TP Courses 16 — Layer 2 Scaling Solutions About Side Chains & Plasma
The essence of the side chain is to build a completely separate blockchain behind a simple side chain, with its own validator and operator, that has bridges to transfer assets to and from the main chain, and optionally snapshots the block headers to the main chain to prevent forks.

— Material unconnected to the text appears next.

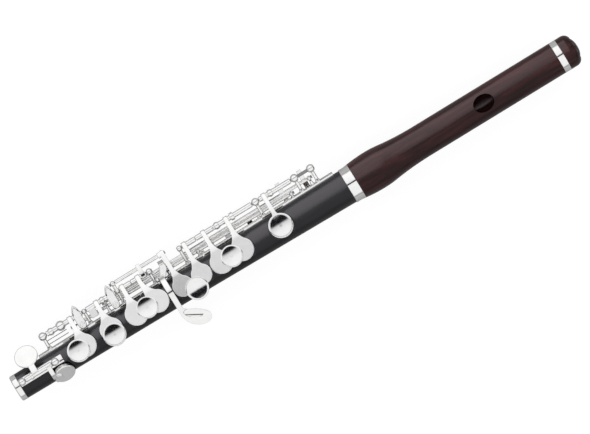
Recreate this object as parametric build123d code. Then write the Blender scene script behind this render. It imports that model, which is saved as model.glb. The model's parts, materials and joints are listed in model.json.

It is considered to be an scaling solution obtained at the expense of security to a certain extent. The snapshots can provide security against forks even when the validators of the side chain collude and try to fork out.
1. Low consensus
2. Unknown dispersion of hashrate
3. Poor decentralization
Plasma, which was once considered the best solution by Vitalik Buterin, is a construction that enables “non-custodial” sidechains, that is, even if all sidechain (commonly called “plasma chain”) validators collude to conduct any type of adversarial behavior, the assets on the plasma chain are safe, and can be exited to the mainchain.
Many complex operations can be executed in sidechain blocks, and combined into a single transaction. Under the condition of maintaining a minimum interaction on the main chain, it still can run applications for more users. Due to its “challenge period” mechanism, users have to delay the withdrawal of assets from Plasma for several days to prevent network attacks.
The biggest advantage of Plasma is the security of the tokens that are stored on the plasma chain.